A tale proposito, mi piace ripetere scherzosamente che, col “senno di poi”, avrei certamente scelto di restare ad ogni costo tra i nostri monti: magari facendo lo “spazzino comunale” o meglio, secondo il linguaggio moderno, l’“operatore ecologico”: nel massimo rispetto, s’intende, per questo prezioso genere di attività; e non manco mai di aggiungere che, tra l’altro, mi sarei tanto divertito nel periodo invernale, quasi sempre immerso nella così amata neve di quello splendido paese e forse illudendomi di “restare bambino” (?).

Ho avuto poi l’occasione, specie in questi due ultimi travagliati anni, di riflettere al profilo di molte persone che hanno animato la mia infanzia e la mia adolescenza: mi è stata di grande aiuto infatti, una vera e propria fioritura di pregevoli racconti biografici, con diverse ed assai vivaci testimonianze scritte; esse hanno prodigiosamente ricondotto alla mia memoria tante figure, apparentemente molto eterogenee e spesso di assai umile estrazione: che ho davvero invidiato semplicemente perché vissute sempre in paese.

Erano tutte accomunate da grande umanità e potrei fare molti esempi, quanto mai espressivi dell’antica saggezza popolare: da Paièle (lo spazzino) a Lucia (di ‘Milione) o a Manduccio (il postino); da Gildonio (il banditore) a Vincenzo Di Nucci (il custode della “Madonna”).

A proposito di quest’ultimo, non nascondo che in diverse occasioni del passato ho incredibilmente sognato lo stesso suo ruolo, persino desiderando di abitare come lui accanto al Santuario della Vergine cui è dedicata la festa dell’Otto Settembre; e mi piace ricordare che sulla sua lapide, al Cimitero, compare la straordinaria iscrizione “Vincienz …’la Madonna”): sono certo che si tratti del più bel soprannome mai utilizzato a Capracotta.

A tutti, anche ai tantissimi che certamente non ho potuto citare, ho dedicato un ricordo speciale ed una umilissima Preghiera durante una mia visita recente, quasi un religioso pellegrinaggio, nel nostro Campo Santo: ed ho avuto la netta impressione che dalle sbiadite immagini fotografiche dei vecchi loculi, diversi di loro rimproverassero affettuosamente il mio testardo egoismo di sentirmi sempre…”in esilio”.

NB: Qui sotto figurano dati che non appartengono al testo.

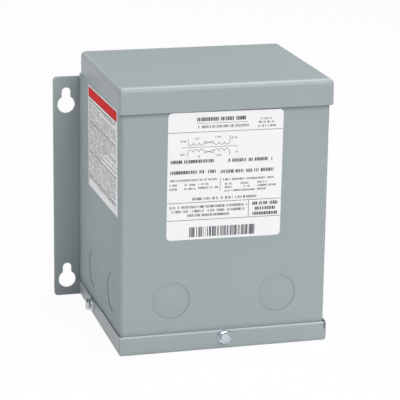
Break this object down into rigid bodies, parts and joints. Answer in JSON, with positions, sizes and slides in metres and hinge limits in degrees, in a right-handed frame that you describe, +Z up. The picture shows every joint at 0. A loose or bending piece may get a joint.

In seguito, assai provvidenzialmente, mi son trovato a rileggere con rinnovata attenzione e commozione il bellissimo volume “A la Mèreca”, ideato e realizzato dal compianto e caro amico Domenico Di Nucci: dedicato, come è noto, alle storie travagliate e spesso eroiche di tanti antichi emigranti capracottesi: di cui è comunque incredibile la forza d’animo e confesso di aver provato rimorso ancor più grande per il mio irriducibile sconforto; altro che “resilienza” quella dei nostri cari concittadini, costretti all’emigrazione per motivi imprescindibili di sopravvivenza!  

Nulla di lontanamente paragonabile alla mia, pur sofferta, condizione di “esilio” attuale: ne sono umilmente e ragionevolmente convinto.

Ciò non mi impedisce tuttavia, pur rischiando di smentire ciò che ho appena detto, di manifestare ancora una volta la mia grande ed affettuosa simpatia per alcuni, eccezionali personaggi capracottesi che non sono proprio riusciti ad accettare il doloroso destino dell’emigrante; come l’ineffabile, valentissimo calzolaio Vincenzino Di Nardo, per tutti “Dun Checchine”, che giustificava così il suo imprevisto ritorno in paese dopo pochi mesi di soggiorno e di lavoro in Argentina:

“ca me vuoglie murì alla casa méia!”

(“perché voglio morire nella mia casa!”).

Io, in assoluta condivisione del suo pensiero e del suo insegnamento, non esiterei ad esprimere con altrettanta forza lo stesso insopprimibile anelito, ma so bene che non riuscirei ad essere altrettanto convincente: me ne dispiace moltissimo.

Un abbraccio a tutti gli amici ed ai cari concittadini vicini e lontani.